According to the United Nations Food and Agriculture Organization (FAO), between 11 and 26 million metric tons of fish are caught illegally each year. “Illegal fishing methods and gear used by IUU fishing perpetrators can also destroy habitats and result in excessive and wasteful bycatch. These practices destroy not only the resource today, but also its ability to be sustainably harvested for years and decades to come,” the strategy notes. “Left without alternatives, these conditions entice more and more fishers to seek alternative sources of income such as piracy, drug trafficking, and human trafficking, creating a dangerous downward cycle furthering regional instability.”
“…IUU fishing fundamentally erodes port and maritime security and exacerbates existing gaps in maritime governance. Criminal elements frequently use similar trade routes, landing sites, and vessels for trafficking arms, migrants, drugs, and other contraband. Maritime disorder created by IUU fishing also has global reach, as rival states are increasingly using resource extraction as an instrument of national power.”
Calling out China and Taiwan for accounting for 60 percent of distant water fishing fleets, the document adds that “some governments have demonstrated a lack of political will to fully acknowledge and address IUU fishing problems in their DWF fleets, selfishly placing their own steady supply of fish above preserving the marine ecosystems, food supplies, and economic stability of other nations.”
Ocean Guardian, the U.S. Coast Guard’s Fisheries Enforcement Strategic Plan, focuses on three strategic priorities: “protect the U.S. EEZ from foreign encroachment, enforce domestic living marine resource laws, and ensure compliance with international agreements.” The IUU Fishing Strategic Outlook is intended to complement that plan by articulating the USCG’s holistic approach to enforcement.
The first line of effort stresses that IUU enforcement must be supported by “robust intelligence information in order to most effectively identify, target, and interdict illicit actors in the maritime domain.”
“By documenting and reporting IUU fishing activity, U.S. Coast Guard efforts enliven the process for RFMOs and the international community to hold flag States accountable to address IUU fishing by their vessels,” the strategy states. “The U.S. Coast Guard will coordinate across the U.S. Government to target areas susceptible to IUU fishing and otherwise increase our law enforcement presence on the high seas and in the EEZs of partner nations.”
The second line of effort involves confronting “the actions of predatory and irresponsible state actors by promoting partnerships with at-risk coastal states and like-minded nations.”
“This will affirm the United States as a preferred partner while shining a light on the activities of those who violate international rules and norms,” the strategy continues. “Deterring IUU fishing and disrupting corrupt cycles of influence that enable these illegal operations requires long-term commitment, persistent presence, and influence by legitimate authorities. The U.S. Coast Guard excels in bringing human-to-human partnerships to confront complex maritime challenges and is uniquely positioned to advance U.S. strategic objectives and combat the destabilizing forces of IUU fishing nations.”

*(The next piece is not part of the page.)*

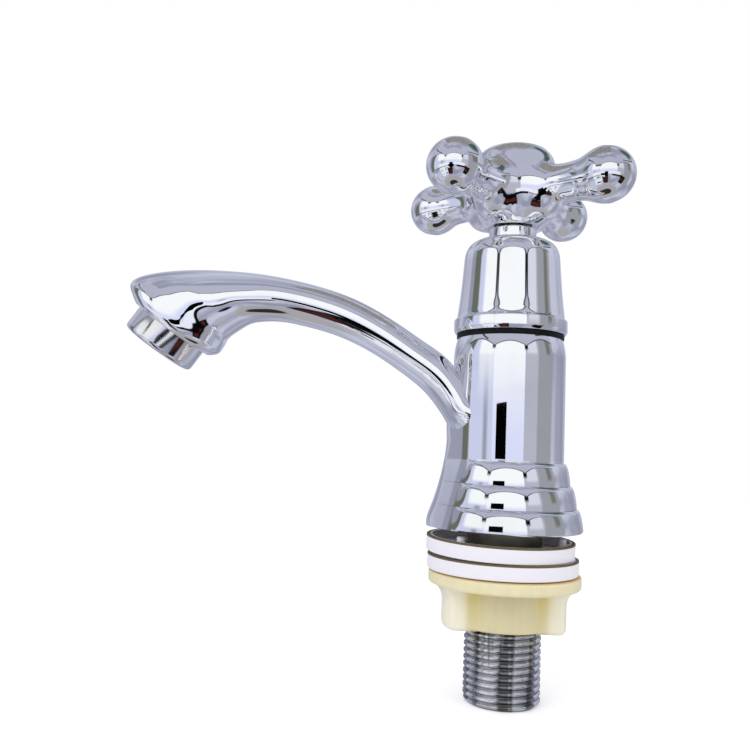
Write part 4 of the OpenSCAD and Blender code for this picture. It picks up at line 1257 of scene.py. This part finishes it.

The third and final line of effort focuses on “targeted and persistent engagement” through which “the U.S. Coast Guard will strengthen and build multi-lateral, multi-national coalitions of likeminded partners to combat IUU fishing.”
This will include adding counter-IUU fishing to existing U.S. bilateral enforcement agreements and pursuing new agreements and including counter-IUU fishing in annual at-sea exercises conducted with DOD and international partners.
“The U.S Coast Guard is prepared to take an enhanced leadership role in this effort, but we will not be successful alone. Playing to our strengths of working with intergovernmental and international partners, we seek to galvanize a coalition to confront coercive and antagonistic activity together and uphold our shared peaceful and humanitarian values,” Schultz said.
“We know such international cooperation works: for 25 years, the six nations which contribute to the enforcement efforts of Operation North Pacific Guard have confronted illegal high seas driftnet fishing operations,” he added. “Our collective efforts have been overwhelmingly successful in nearly eliminating illegal high seas driftnet fishing in the North Pacific Ocean.”